In 2002 the new Lola B02/50 cars were introduced into the Championship.  Frenchman Sebastien Bourdais had a fantastic season with the team, taking no less than six pole positions, winning three races at Imola, Monaco and Nurburgring and finishing on the podium a further five times during the season.  Despite finishing three points behind Tomas Enge in the Championship at the end of the season, Sebastien was later announced champion following the failure of a drugs test by Tomas Enge after the Hungarian Grand Prix. 

2003 saw no less than four different drivers in the Super Nova cars.  Italian Enrico Toccacelo remained with the team throughout the season, winning the Nurburgring race and finishing on the podium in Barcelona.  He finished sixth in the Drivers Championship.  American Derek Hill ran with the team for the first five races until he was replaced by Dane Nicolas Kiesa for the Silverstone race.  When Nicolas left for Minardi F1, Brit Sam Hancock drove the final three races of the year.

2004 the last year of the F3000 Championship, Super Nova again had a total of four drivers for the season.  We signed South African born Alan Van Der Merve and Austrian Patrick Freisacher, then after the forth race, Belgium Jeffrey Van Hooydonk replaced Freisacher. Alan completed seven races where Can Artam (Turkish) finished the final three races for Super Nova Racing.

2005 saw the beginning of the all new GP2 Series Championship the unofficial F1 feeder Series. Super Nova signed Italian Giorgio Pantano for the season. He finished on podium six times & started in pole position once in Nurburgring. He was joined at the last minute by Adam Carroll from Northern Ireland who claimed three first places, stealing the show at Monaco, and winning points for fastest lap twice. Both drivers signed management agreements with the team.
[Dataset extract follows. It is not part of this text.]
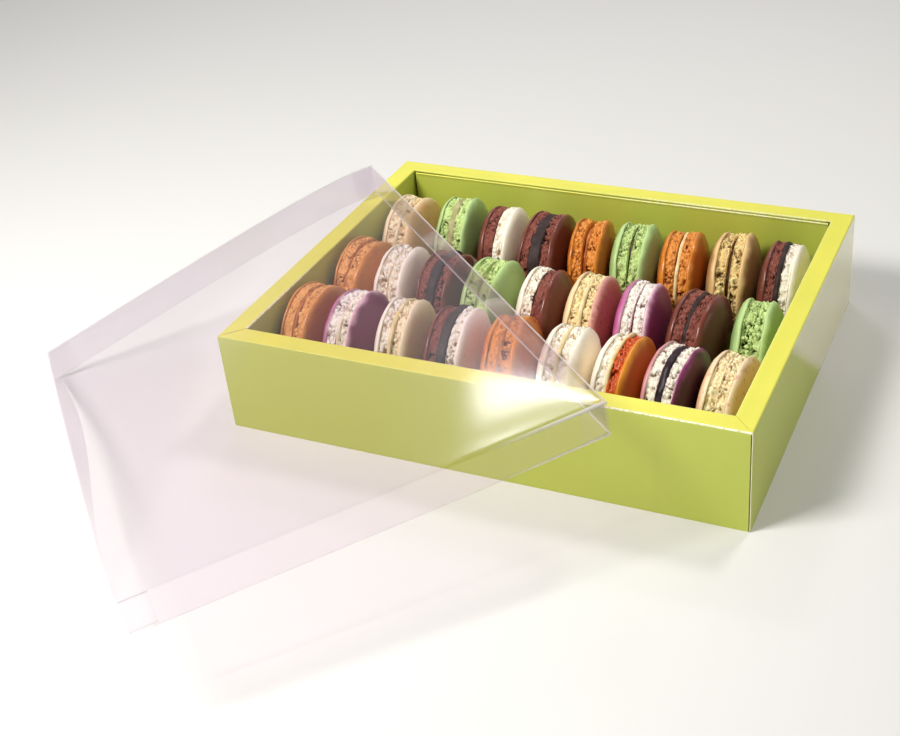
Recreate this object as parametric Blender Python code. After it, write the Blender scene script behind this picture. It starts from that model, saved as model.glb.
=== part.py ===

Together Super Nova collected 3rd place in the first ever GP2 Team Championship, and 5th and 6th in the driver Championship.

David Sears

David began his motorsport career in 1976 completing a Jim Russell Racing Drivers School Course and winning both the races he entered.  In 1977 and 1978 he privately entered and raced a Royale RP24 Formula Ford 1600 in the British National Formula Ford Championship, finishing third overall with the accolade of highest placed privateer. 

The results encouraged Royale to offer David a works car on loan for the 1979 season, and Minister lent him works engines. He won both the highly competitive RAC and P&O Formula Ford 1600 Championships, winning 19 races in his Rushen Green prepared car.  At the end of the season he was presented the prestigious Grovewood Award as one of the most promising British and Commonwealth drivers.

In 1980 Sears consolidated his single seater experience by competing in Formula Three for Rushen Green, beating such notable drivers as Nigel Mansell, Stefan Johansson and Roberto Guerrero.  He also won the BMW County Championship, driving alongside Martin Brundle and Patrick Neve in a BMW 323i.

The next season, due to budgetary restrictions, David raced in select F3 races for the fledging Eddie Jordan Racing Team.  He finished consistently in the top six, beating Martin Brundle, Jonathan Palmer and Roberto Moreno on several occasions.

David joined Gerry Marshall in the 1982 Willhire 24 hour race in a Capri, and the pair finished in a strong second place.  In 1983 David moved into Sports 2000 Thundersports, taking several class victories and never finishing off the podium.

In 1984 he drove the works XJS Jaguar for the highly respected Tom Walkinshaw Racing outfit in the European Touring Car Championship, scoring a notable second place in the rain affected Tourist Trophy at Silverstone always in the top three places.

In 1985 David competed in selected Group A races for Ford with Andy Rouse.  The pair led the Tourist Trophy at Silverstone until a wheel failure forced them into retirement, and at Brands Hatch he finished second to Rouse, helping him to win yet another Group A Championship.  He also competed in selected Group A races in Japan for Toyota at the end of the season.

In 1986 he continued to race Group A cars for Ford and Toyota in the UK and Japan, and made his Group C debut in a Sard Toyota.

Again his racing career changing direction, David raced in an Ecosse C2 car in the British Sports Car Championship with Don Shead.  At  Donington he shared the winning car with Andy Rouse in the only two driver race in the British Saloon Car Championship and again finished second in the Willhire 24 hour race in a BMW M3 with Robin Brundle and Gerritt Van Kouwen, being the quickest driver in the two car, six driver team.

In 1989, driving a Sierra Cosworth with Andy Rouse, David won the Donington Group A race in the British Touring Car Championship, and drove with Will Hoy in Japan for Auto Beaurex Racing, achieving consistent top three places.

1990 saw a highly successful privateer entry at the Le Mans 24 hour race when the all British driver line up of Sears, Anthony Reid and Tiff Needell drove their Alpha Porsche to third, behind the two works Jaguars.

Having finally hung up his helmet David formed the International Formula 3000 team, Super Nova Racing, in January 1994. 

David Sears has an outstanding reputation for extracting the best out of his team, and his ability to maximise a driver’s talents and focus his mind is renowned within the motor racing fraternity.  David is the son of Jack Sears, twice British Saloon Car Champion and a leading driver in the 1960’s.  Jack is now a director of the RAC and past Chairman of Silverstone Circuits.